- **WRITTEN PROBLEM**: Would you output the whole listing below, exactly as it reads?
═════ DATA SHOWN
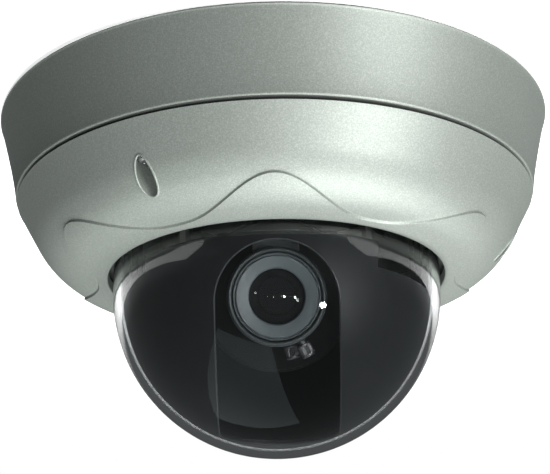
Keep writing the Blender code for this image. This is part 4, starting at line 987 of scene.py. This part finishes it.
side, length = cover_side(26)
slope = np.gradient(side, length, axis=0)
inner = side + np.stack([slope[:, 1], -slope[:, 0]], -1) * WALL
inner = inner[(inner[:, 1] > RIM_Z + WALL + 0.4) & (inner[:, 1] < LIP_Z - 1.0)]
inner = [(0.0, LIP_Z + 2.0), (LIP_R - WALL, LIP_Z + 2.0), *inner, (inner[-1][0] - 2.0, RIM_Z + WALL),
         (0.0, RIM_Z + WALL)]
clamp_places = [around(CLAMP_R, a) for a in CLAMP_AZ]
hollow = carved(
    lathe("cover_hollow", inner, steps=192, ring=False),
    ("DIFFERENCE", pins("cover_bosses", bosses, 5.4, RIM_Z - 2.0, LIP_Z - 0.5, steps=60)),
    ("DIFFERENCE", pins("clamp_bosses", clamp_places, 2.9, RIM_Z, -38.8, steps=32)),
)
cover = carved(
    cover_skin("cover_casting"),
    ("DIFFERENCE", hollow),
    ("DIFFERENCE", pins("screw_pockets", bosses, POCKET_W, RIM_Z - 5.0, LEDGE_Z, 64, POCKET_L / POCKET_W,
                        list(SCREW_AZ))),
    ("DIFFERENCE", pins("screw_holes", bosses, 1.75, LEDGE_Z - 2.0, LIP_Z + 3.0, steps=32)),
    ("DIFFERENCE", pins("clamp_taps", clamp_places, 1.35, RIM_Z + WALL - 0.2, -38.0, steps=24)),
)
dress(cover, silver_paint, "cover", "dome_cover", slot="silver_paint")
side, length = cover_side(400)
slope = np.gradient(side, length, axis=0)
t = np.linspace(0, 2 * np.pi, 72, endpoint=False)
for at, azimuth, place in zip(bosses, SCREW_AZ, ("left", "right", "back")):
    # The paint gathers into a small rounded rim round the pocket's mouth, which follows the cover's outside.
    turn = math.radians(azimuth)
    spin = np.array(((math.cos(turn), -math.sin(turn)), (math.sin(turn), math.cos(turn))))
    x, y = (np.c_[(POCKET_W + 0.05) * np.cos(t), (POCKET_L + 0.05) * np.sin(t)] @ spin.T + at[:2]).T
    r = np.hypot(x, y)
    z, lean = (np.interp(-r, -side[:, 0], column) for column in (side[:, 1], -slope[:, 0]))
    z = z + PAD_H * np.clip((LIP_Z - z) / PAD_FADE, 0, 1) / lean
    dress(bead(f"pocket_rim_{place}", np.c_[x, y, z + 0.05], 0.3), silver_paint, "cover", slot="silver_paint")

# ---------------------------------------------------------------- bubble and its clamp
# Clear polycarbonate bubble with a flange, squeezed between a gasket and a zinc-plated ring by small
# screws. Light passes straight through it to what it covers.
BUBBLE_R, BUBBLE_T = 43.75, 1.9
turns = np.radians(np.linspace(0, 90, 48))
outer = np.c_[BUBBLE_R * np.cos(turns), CENTRE_Z - BUBBLE_R * np.sin(turns)]
within = np.c_[(BUBBLE_R - BUBBLE_T) * np.cos(turns), CENTRE_Z - (BUBBLE_R - BUBBLE_T) * np.sin(turns)]
outer[-1, 0] = within[-1, 0] = 0.0
FLANGE_TOP, FLANGE_LOW = -38.8, -40.4
edge = [(BUBBLE_R - BUBBLE_T, FLANGE_TOP), (BUBBLE_R + 6.0, FLANGE_TOP), (BUBBLE_R + 6.0, FLANGE_LOW),
        (BUBBLE_R, FLANGE_LOW)]
outline = np.concatenate([within[::-1], softened(edge, 0.3), outer])
bubble = lathe("clear_bubble", outline, steps=216, ring=False)

clear_plastic = plain("clear_polycarbonate", {
    "Base Color": (0.97, 0.985, 0.985, 1.0), "Roughness": 0.0, "IOR": 1.49, "Transmission Weight": 1.0,
})
tree = clear_plastic.node_tree
seen, shade = tree.nodes.new("ShaderNodeLightPath"), tree.nodes.new("ShaderNodeBsdfTransparent")
shade.inputs["Color"].default_value = (0.93, 0.95, 0.95, 1.0)
either(tree, seen.outputs["Is Shadow Ray"], tree.nodes["Principled BSDF"], shade)
dress(bubble, clear_plastic, "cover", "bubble", slot="clear_dome")
no_glare.objects.link(bubble)
for entry in no_glare.collection_objects:
    entry.light_linking.link_state = "EXCLUDE"

clamp = carved(
    lathe("clamp_ring_steel", rounded_ring(42.45, 49.75, -38.5, -36.5, 0.2), steps=144),
    *[("UNION", bar("clamp_ear", (-3.0, -55.15, -38.5), (3.0, -47.75, -36.5), a)) for a in CLAMP_AZ],
    ("DIFFERENCE", pins("clamp_holes", clamp_places, 1.45, -41.0, -34.0, steps=32)),
)
dress(clamp, zinc, "cover", "clamp_ring", slot="zinc_plate")
dress(lathe("bubble_seal", rounded_ring(45.45, 49.25, -41.5, -40.7, 0.2), steps=144), silicone, "cover",
      "bubble_gasket", slot="rubber")

low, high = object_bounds()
══════════
- **SOLUTION FOR THIS EXERCISE**:
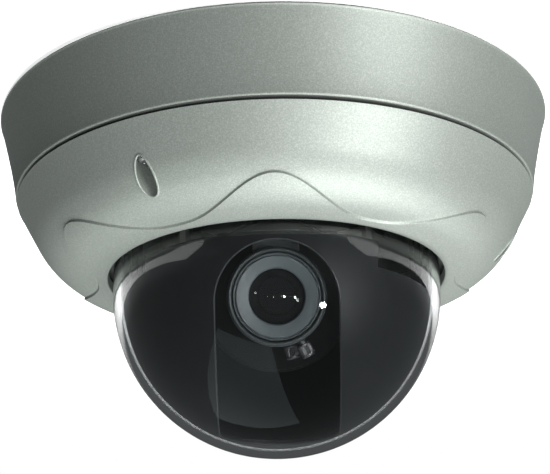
Keep writing the Blender code for this image. This is part 4, starting at line 987 of scene.py. This part finishes it.
side, length = cover_side(26)
slope = np.gradient(side, length, axis=0)
inner = side + np.stack([slope[:, 1], -slope[:, 0]], -1) * WALL
inner = inner[(inner[:, 1] > RIM_Z + WALL + 0.4) & (inner[:, 1] < LIP_Z - 1.0)]
inner = [(0.0, LIP_Z + 2.0), (LIP_R - WALL, LIP_Z + 2.0), *inner, (inner[-1][0] - 2.0, RIM_Z + WALL),
         (0.0, RIM_Z + WALL)]
clamp_places = [around(CLAMP_R, a) for a in CLAMP_AZ]
hollow = carved(
    lathe("cover_hollow", inner, steps=192, ring=False),
    ("DIFFERENCE", pins("cover_bosses", bosses, 5.4, RIM_Z - 2.0, LIP_Z - 0.5, steps=60)),
    ("DIFFERENCE", pins("clamp_bosses", clamp_places, 2.9, RIM_Z, -38.8, steps=32)),
)
cover = carved(
    cover_skin("cover_casting"),
    ("DIFFERENCE", hollow),
    ("DIFFERENCE", pins("screw_pockets", bosses, POCKET_W, RIM_Z - 5.0, LEDGE_Z, 64, POCKET_L / POCKET_W,
                        list(SCREW_AZ))),
    ("DIFFERENCE", pins("screw_holes", bosses, 1.75, LEDGE_Z - 2.0, LIP_Z + 3.0, steps=32)),
    ("DIFFERENCE", pins("clamp_taps", clamp_places, 1.35, RIM_Z + WALL - 0.2, -38.0, steps=24)),
)
dress(cover, silver_paint, "cover", "dome_cover", slot="silver_paint")
side, length = cover_side(400)
slope = np.gradient(side, length, axis=0)
t = np.linspace(0, 2 * np.pi, 72, endpoint=False)
for at, azimuth, place in zip(bosses, SCREW_AZ, ("left", "right", "back")):
    # The paint gathers into a small rounded rim round the pocket's mouth, which follows the cover's outside.
    turn = math.radians(azimuth)
    spin = np.array(((math.cos(turn), -math.sin(turn)), (math.sin(turn), math.cos(turn))))
    x, y = (np.c_[(POCKET_W + 0.05) * np.cos(t), (POCKET_L + 0.05) * np.sin(t)] @ spin.T + at[:2]).T
    r = np.hypot(x, y)
    z, lean = (np.interp(-r, -side[:, 0], column) for column in (side[:, 1], -slope[:, 0]))
    z = z + PAD_H * np.clip((LIP_Z - z) / PAD_FADE, 0, 1) / lean
    dress(bead(f"pocket_rim_{place}", np.c_[x, y, z + 0.05], 0.3), silver_paint, "cover", slot="silver_paint")

# ---------------------------------------------------------------- bubble and its clamp
# Clear polycarbonate bubble with a flange, squeezed between a gasket and a zinc-plated ring by small
# screws. Light passes straight through it to what it covers.
BUBBLE_R, BUBBLE_T = 43.75, 1.9
turns = np.radians(np.linspace(0, 90, 48))
outer = np.c_[BUBBLE_R * np.cos(turns), CENTRE_Z - BUBBLE_R * np.sin(turns)]
within = np.c_[(BUBBLE_R - BUBBLE_T) * np.cos(turns), CENTRE_Z - (BUBBLE_R - BUBBLE_T) * np.sin(turns)]
outer[-1, 0] = within[-1, 0] = 0.0
FLANGE_TOP, FLANGE_LOW = -38.8, -40.4
edge = [(BUBBLE_R - BUBBLE_T, FLANGE_TOP), (BUBBLE_R + 6.0, FLANGE_TOP), (BUBBLE_R + 6.0, FLANGE_LOW),
        (BUBBLE_R, FLANGE_LOW)]
outline = np.concatenate([within[::-1], softened(edge, 0.3), outer])
bubble = lathe("clear_bubble", outline, steps=216, ring=False)

clear_plastic = plain("clear_polycarbonate", {
    "Base Color": (0.97, 0.985, 0.985, 1.0), "Roughness": 0.0, "IOR": 1.49, "Transmission Weight": 1.0,
})
tree = clear_plastic.node_tree
seen, shade = tree.nodes.new("ShaderNodeLightPath"), tree.nodes.new("ShaderNodeBsdfTransparent")
shade.inputs["Color"].default_value = (0.93, 0.95, 0.95, 1.0)
either(tree, seen.outputs["Is Shadow Ray"], tree.nodes["Principled BSDF"], shade)
dress(bubble, clear_plastic, "cover", "bubble", slot="clear_dome")
no_glare.objects.link(bubble)
for entry in no_glare.collection_objects:
    entry.light_linking.link_state = "EXCLUDE"

clamp = carved(
    lathe("clamp_ring_steel", rounded_ring(42.45, 49.75, -38.5, -36.5, 0.2), steps=144),
    *[("UNION", bar("clamp_ear", (-3.0, -55.15, -38.5), (3.0, -47.75, -36.5), a)) for a in CLAMP_AZ],
    ("DIFFERENCE", pins("clamp_holes", clamp_places, 1.45, -41.0, -34.0, steps=32)),
)
dress(clamp, zinc, "cover", "clamp_ring", slot="zinc_plate")
dress(lathe("bubble_seal", rounded_ring(45.45, 49.25, -41.5, -40.7, 0.2), steps=144), silicone, "cover",
      "bubble_gasket", slot="rubber")

low, high = object_bounds()